The US artist Jeff Koons and the Centre Pompidou in Paris have lost an appeals case against the photographer Franck Davidovici, who first accused Koons in 2014 of plagiarising his well-known 1985 advertising campaign for the French fashion brand Naf Naf.
According to Emmanuel Beaud, the Paris-based lawyer who represents Koons, the decision could have far-reaching implications for other French museums who will now have a tough time deciding what appropriation art can and cannot be shown. Beaud told ArtNews: “We are disappointed because the French [court] did not apply the fair use principle,” adding: “French museums are going to be in a difficult position now.”

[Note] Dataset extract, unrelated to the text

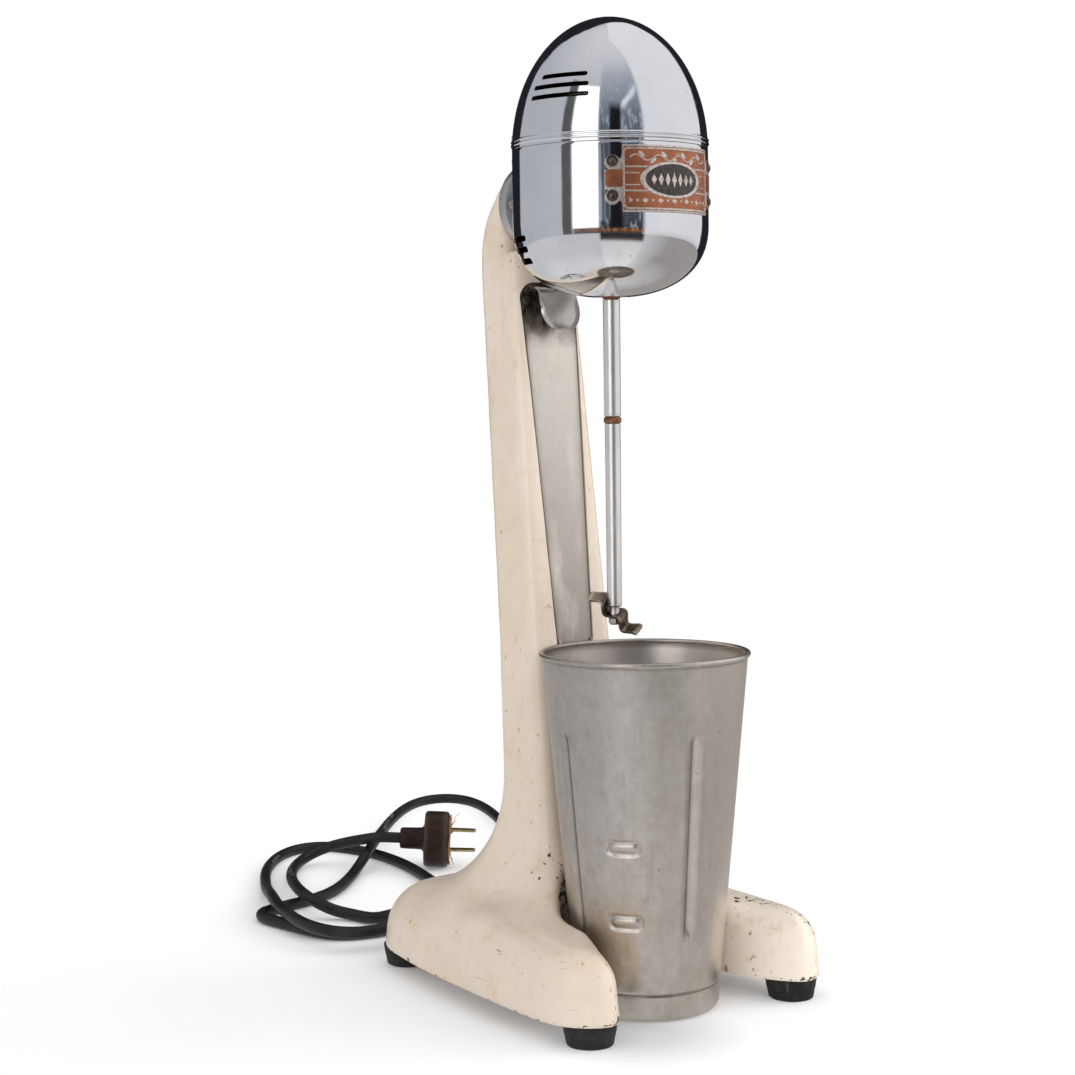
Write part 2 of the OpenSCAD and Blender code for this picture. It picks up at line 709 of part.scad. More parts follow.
module cap_screws() {
  color(steel) for (z = cap_screw_zs) at_cap_screws(z) difference() {
    union() {
      translate([44.4, 0, 0]) rod_right(1.25, head_r - 44, $fn = 32);
      translate([head_r + 0.06, 0, 0]) rotate([0, 90, 0])
        cylinder(r1 = 2.2, r2 = 1.7, h = 0.9, $fn = 40);
    }
    translate([head_r + 0.5, -3, -0.3]) cube([2, 6, 0.6]);
  }
}

plate_half_angle = 41.6;
plate_low_z = 389.5;
plate_h = 32.5;
rivet_half_angle = 37.3;
rivet_zs = [396.6, 413.4];

// Local +z points outwards from the spindle axis.
module at_plate_rivets()
  for (z = rivet_zs) for (side = [-1, 1]) rotate([0, 0, -90 + side * rivet_half_angle])
    translate([0, 0, z]) rotate([0, 90, 0]) children();
module plate_rivet_holes()
  at_plate_rivets() translate([0, 0, 40]) cylinder(r = 0.95, h = 16, $fn = 32);

module nameplate() {
  color(copper) difference() {
    rotate([0, 0, -90 - plate_half_angle])
      rotate_extrude(angle = 2 * plate_half_angle, $fn = 180)
        translate([head_r + 0.04, plate_low_z]) square([0.8, plate_h]);
    plate_rivet_holes();
  }
}

module nameplate_rivets() {
  color(steel) at_plate_rivets() {
    translate([0, 0, head_r - 1.7]) cylinder(r = 0.9, h = 3, $fn = 32);
    translate([0, 0, head_r + 0.9]) cylinder(r1 = 1.7, r2 = 0.9, h = 0.9, $fn = 32);
  }
}

// ---- motor --------------------------------------------------------------

brush_z = 425.5;
brush_w = 5;
// The stator and armature cores share one stack height.
core_low_z = 382;
core_h = 26;

module motor_frame_ring() {
  color(ring_brown) difference() {
    union() {
      translate([0, 0, 416.6]) cylinder(r = 48.1, h = 7.3, $fn = 120);
      translate([0, 0, 416.6]) cylinder(r = 47.1, h = 19.4, $fn = 120);
    }
    translate([0, 0, 410]) cylinder(r = 45.2, h = 30, $fn = 120);
    half_turn_pair() translate([40, 0, brush_z]) rod_right(5.25, 12, $fn = 48);
    for (z = cap_screw_zs) cap_screw_holes(z);
  }
}

// Hub for a bearing, flat arm front to back, and a post around each through screw.
module bearing_bracket(hub_r, hub_z, hub_h, arm_r, arm_z, arm_h, post_z, post_h, hole_z)
  color(bracket_grey) difference() {
    union() {
      translate([0, 0, hub_z]) cylinder(r = hub_r, h = hub_h, $fn = 64);
      intersection() {
        mid_box([14, 100, arm_h], -50, arm_z);
        translate([0, 0, arm_z - 8]) cylinder(r = arm_r, h = 20, $fn = 120);
      }
      at_through_screws() translate([0, 0, post_z]) cylinder(r = 4.4, h = post_h, $fn = 48);
    }
    cylinder(r = 5.6, h = 600, $fn = 48);
    at_through_screws() translate([0, 0, hole_z]) cylinder(r = 2, h = 60, $fn = 32);
  }

module upper_bracket()
  bearing_bracket(hub_r = 9.5, hub_z = 436.1, hub_h = 10.4, arm_r = 45.8, arm_z = 438,
    arm_h = 4, post_z = 408.1, post_h = 31, hole_z = 400);

module lower_bracket()
  bearing_bracket(hub_r = 10.5, hub_z = 358, hub_h = 17, arm_r = 43, arm_z = 370,
    arm_h = 5, post_z = 371, post_h = 10.9, hole_z = 350);

module through_screws() {
  color(steel) at_through_screws() difference() {
    union() {
      translate([0, 0, 366.5]) cylinder(r = 1.95, h = 77, $fn = 32);
      translate([0, 0, 442.1]) cylinder(r = 3.4, h = 2.2, $fn = 40); // head
      translate([0, 0, 366.6]) cylinder(r = 3.4, h = 3.3, $fn = 6); // nut
    }
    mid_box([8, 0.8, 2], -0.4, 443.3);
  }
}

module bush(low_z, high_z) difference() {
  translate([0, 0, low_z]) cylinder(r = 5.57, h = high_z - low_z, $fn = 64);
  translate([0, 0, low_z - 1]) cylinder(r = shaft_r + 0.04, h = high_z - low_z + 2, $fn = 64);
}
module upper_bearing() color(brassy) bush(436.4, 446.2);
module lower_bearing() color(brassy) bush(358.2, 374.8);

module oil_felt() {
  color(felt_grey) difference() {
    translate([0, 0, 446.7]) cylinder(r = 8.4, h = 1.5, $fn = 64);
    cylinder(r = shaft_r + 0.3, h = 600, $fn = 48);
  }
}

module field_laminations() {
  color(lamination_grey) difference() {
    translate([0, 0, core_low_z]) cylinder(r = 41, h = core_h, $fn = 120);
    translate([0, 0, 380]) cylinder(r = 18.4, h = 30, $fn = 96);
    // windows for the coils, either side of each pole
    half_turn_pair() for (side = [-1, 1]) rotate([0, 0, side * 46 - 5])
      rotate_extrude(angle = 10, $fn = 96) translate([21, 380]) square([10.5, 30]);
    at_through_screws() translate([0, 0, 370]) cylinder(r = 2.1, h = 60, $fn = 32);
  }
}

// Curved block centred on +X: half its angle, then its radial and upright section.
module curved_block(half_angle, inner_r, low_z, section)
  rotate([0, 0, -half_angle]) rotate_extrude(angle = 2 * half_angle, $fn = 96)
    translate([inner_r, low_z]) square(section);

module field_coils() {
  color(winding_red) half_turn_pair() difference() {
    curved_block(50.2, 21.6, 377.4, [9.2, 35.2]);
    curved_block(41.8, 19, 381.7, [14, 26.6]);
  }
}

module brush_holders() {
  color(brassy) half_turn_pair() difference() {
    translate([13.2, 0, brush_z]) rod_right(5.2, 33.6, $fn = 48);
    translate([12, -2.6, brush_z - 2.6]) cube([32, 5.2, 5.2]);
  }
}

module carbon_brushes() {
  color(dark) half_turn_pair() difference() {
    translate([9, -brush_w / 2, brush_z - brush_w / 2]) cube([15, brush_w, brush_w]);
    translate([0, 0, 410]) cylinder(r = 10.55, h = 30, $fn = 96);
  }
}

module brush_springs() {
  path = coil_x(start_x = 24.5, length = 19, turns = 7, radius = 1.9,
    centre = [0, 0, brush_z], steps = 84);
  color(steel) half_turn_pair() bar(path, 0.3, 6);
}

// ---- turning parts ------------------------------------------------------

module motor_shaft() color(steel) translate([0, 0, 338]) cylinder(r = shaft_r, h = 123, $fn = 64);

// Ring that fits the motor shaft.
module on_shaft(low_z, high_z, radius) difference() {
  translate([0, 0, low_z]) cylinder(r = radius, h = high_z - low_z, $fn = 96);
  translate([0, 0, low_z - 1]) cylinder(r = shaft_r + 0.01, h = high_z - low_z + 2, $fn = 64);
}

module armature_core() {
  color(lamination_grey) difference() {
    on_shaft(core_low_z, core_low_z + core_h, 17.8);
    for (a = [0 : 30 : 330])
      rotate([0, 0, a]) translate([9.5, -1.1, 380]) cube([10, 2.2, 30]);
  }
}

module armature_windings() {
  color(winding_red) {
    on_shaft(376.6, 381.9, 15);
    on_shaft(408.1, 415.5, 15);
  }
}

module commutator() {
  color(copper) difference() {
    on_shaft(416.5, 433, 10.5);
    for (a = [0 : 15 : 345])
      rotate([0, 0, a]) translate([9.7, -0.2, 418]) cube([2, 0.4, 20]);
  }
}

module cooling_fan() {
  color(fan_grey) difference() {
    union() {
      on_shaft(449, 456.5, 6); // hub
      on_shaft(449, 450.2, 30); // disc
      for (a = [0 : 36 : 324]) // blades
        rotate([0, 0, a]) translate([5, -0.5, 449.5]) cube([24.5, 1, 6.5]);
    }
    translate([0, 0, 440]) cylinder(r = shaft_r + 0.01, h = 40, $fn = 64);
  }
}

module thrust_washer() color(steel) on_shaft(353.4, 357.9, 6);

module spindle_collar() color(collar_brown) on_shaft(347.2, 352.6, 5.6);

joint_stud_r = 2.6; // upper stud of the rod, in the tube
tip_stud_r = 2.5; // lower stud of the rod, through the agitator

module spindle_tube() {
  color(steel) difference() {
    translate([0, 0, 290]) cylinder(r1 = tube_r - 0.1, r2 = tube_r, h = 57.1, $fn = 64);
    translate([0, 0, 337.8]) cylinder(r = shaft_r + 0.01, h = 20, $fn = 64);
    translate([0, 0, 280]) cylinder(r = joint_stud_r + 0.01, h = 19.6, $fn = 48);
  }
}

module spindle_joint_ring() {
  color(collar_brown) difference() {
    translate([0, 0, 287]) cylinder(r = 4.45, h = 2.9, $fn = 64);
    translate([0, 0, 280]) cylinder(r = joint_stud_r + 0.01, h = 20, $fn = 48);
  }
}

module spindle_rod() {
  color(steel) {
    translate([0, 0, 197.6]) cylinder(r1 = rod_r - 0.2, r2 = rod_r, h = 89.3, $fn = 64);
    translate([0, 0, 286]) cylinder(r = joint_stud_r, h = 13, $fn = 48);
    translate([0, 0, 181.6]) cylinder(r = tip_stud_r, h = 17, $fn = 48);
  }
}

// Wavy pressed strip, hung slantwise across the end of the spindle.
agit_centre = [0, 0, 191.3];
agit_half_t = 0.55;
agit_steps = 26;
// Directions along the strip, roughly across it, square to it and exactly across it
agit_along = unit([0.803, -0.596, -0.93]);
agit_slant = unit(cross([0, 0, 1], agit_along) * 0.80 + [0, 0, 0.32]
  + 0.32 * [0.803, -0.596, 0]);
agit_normal = unit(cross(agit_along, agit_slant));
agit_across = cross(agit_normal, agit_along);
function wave(along) = 2.3 * sin(360 * 2.6 * along / agit_len);

module agitator() {
  // corners of each section: [half widths across, half thicknesses up]
  corners = [[-1, 1], [1, 1], [1, -1], [-1, -1]];
  points = [for (i = [0 : agit_steps])
    let (along = -agit_len / 2 + agit_len * i / agit_steps)
    for (c = corners)
      agit_centre + agit_along * along + agit_across * (c[0] * agit_w / 2)
      + agit_normal * (wave(along) + c[1] * agit_half_t)];
  color(agitator_brown) difference() {
    polyhedron(points, sweep_faces(agit_steps + 1, 4), convexity = 8);
    translate([0, 0, 170]) cylinder(r = tip_stud_r + 0.06, h = 40, $fn = 48);
    translate([0, 0, 197.5]) cylinder(r = rod_r + 0.05, h = 12, $fn = 48);
  }
}

module agitator_nut() {
  color(steel) difference() {
    translate([0, 0, 182]) cylinder(r = 3.6, h = 2.9, $fn = 6);
    translate([0, 0, 180]) cylinder(r = tip_stud_r + 0.01, h = 8, $fn = 48);
  }
}

// ---- cup ----------------------------------------------------------------

cup_corner_r = 4.5;
cup_floor_z = 1.6; // raised middle of the bottom
groove_depth = 0.35;
rim_r = 1.25; // section of the rolled rim

function cup_r(z) = cup_r_low + (cup_r_top - cup_r_low) * z / (cup_h - 2);
function wall_point(z, inset) = [cup_r(z) - inset, z];
function corner_points(radius, angles) = [for (a = angles)
  [cup_r(cup_corner_r) - cup_corner_r + radius * cos(a), cup_corner_r + radius * sin(a)]];

module malt_cup() {
  corner_x = cup_r(0) - cup_corner_r;
  color(cup_steel) translate([0, -cup_y, 0]) rotate_extrude($fn = 144) {
    polygon(concat(
      // outside, from the middle of the bottom up to the rim
      [[0, cup_floor_z], [26, cup_floor_z], [28.5, 0], [corner_x, 0]],
      corner_points(cup_corner_r, [-60 : 30 : 0]),
      [wall_point(12.6, 0), wall_point(13.5, groove_depth), wall_point(14.4, 0)],
      [[cup_r_top, cup_h - 2], [cup_r_top - cup_t, cup_h - 1.6]],
      // inside, back down
      [wall_point(14.4, cup_t), wall_point(13.5, cup_t + groove_depth),
       wall_point(12.6, cup_t)],
      corner_points(cup_corner_r - cup_t, [0 : -30 : -60]),
      [[corner_x, cup_t], [28.7, cup_t], [26.2, cup_floor_z + cup_t],
       [0, cup_floor_z + cup_t]]));
    translate([cup_r_top + 0.2, cup_h - rim_r]) circle(r = rim_r, $fn = 32);
  }
}

stand_casting();
base_plate();
rubber_feet();
foot_screws();
guide_strip();
strip_screws();
cup_hook();
cup_rest();
cord_grommet();
cord_clamp();
power_cord();
plug_body();
plug_insulator();
plug_prongs();
wire_leads();
switch_bracket();
switch_body();
switch_terminals();
lever_pin();
lever_spring();
mounting_flange();
flange_screws();
head_screws();
lower_shell();
upper_cap();
cap_screws();
nameplate();
nameplate_rivets();
motor_frame_ring();
upper_bracket();
lower_bracket();
through_screws();
upper_bearing();
lower_bearing();
oil_felt();
field_laminations();
field_coils();
brush_holders();
carbon_brushes();
brush_springs();
motor_shaft();
armature_core();
armature_windings();
commutator();
cooling_fan();
thrust_washer();
spindle_collar();
spindle_tube();
spindle_joint_ring();
spindle_rod();
agitator();
agitator_nut();
trip_lever();
switch_plunger();
malt_cup();
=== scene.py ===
import json
import math
import bmesh
import bpy
import numpy as np
from mathutils import Matrix, Vector

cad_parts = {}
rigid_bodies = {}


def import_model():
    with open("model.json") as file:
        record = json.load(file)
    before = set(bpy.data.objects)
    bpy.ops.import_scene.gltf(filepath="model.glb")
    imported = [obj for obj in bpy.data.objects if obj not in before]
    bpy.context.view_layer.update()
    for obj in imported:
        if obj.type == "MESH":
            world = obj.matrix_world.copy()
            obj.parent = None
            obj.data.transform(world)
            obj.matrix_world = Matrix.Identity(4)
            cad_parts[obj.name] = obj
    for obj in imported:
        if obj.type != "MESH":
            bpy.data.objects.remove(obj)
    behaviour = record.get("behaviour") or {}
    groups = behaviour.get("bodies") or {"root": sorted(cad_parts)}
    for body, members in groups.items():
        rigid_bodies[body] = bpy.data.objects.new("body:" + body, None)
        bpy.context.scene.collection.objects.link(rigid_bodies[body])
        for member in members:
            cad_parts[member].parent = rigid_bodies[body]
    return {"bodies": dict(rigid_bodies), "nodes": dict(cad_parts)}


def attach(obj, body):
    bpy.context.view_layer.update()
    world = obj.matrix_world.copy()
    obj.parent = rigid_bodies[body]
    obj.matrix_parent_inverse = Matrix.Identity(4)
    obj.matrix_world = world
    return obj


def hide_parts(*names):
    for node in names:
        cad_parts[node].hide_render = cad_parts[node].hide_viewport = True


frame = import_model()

N = frame["nodes"]
scene = bpy.context.scene
kept = set(o.name for o in list(N.values()) + list(frame["bodies"].values()))
for o in list(bpy.data.objects):
    if o.name not in kept:
        bpy.data.objects.remove(o)
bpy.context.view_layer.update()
rng = np.random.default_rng(7)

# ---------------------------------------------------------------- materials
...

The Centre Pompidou included the work in question by Koons, a porcelain sculpture titled Fait d’Hiver (1989), in an exhibition in 2014. It was later removed by the Prada Foundation, which purchased the work for around $4.3m at Christie’s New York in 2007. The sculpture can no longer be shown in France.
Davidovici’s lawyer, Jean Aittouares, previously described Fait d’Hiver as a “slavish copy” of the Naf Naf advert, which featured a young girl lying in the snow being nuzzled by a pig with a barrel of rum tied round its neck in the style of a St Bernard rescue dog.
In upholding the 2018 decision by the Paris High Court, the appeals court upped the damages awarded from €135,000 to €190,000, while the book company that published the Pompidou’s catalogue now owes €14,000. If Koons and the Centre Pompidou continue to feature reproductions of the work online, they will owe a further €600 per day.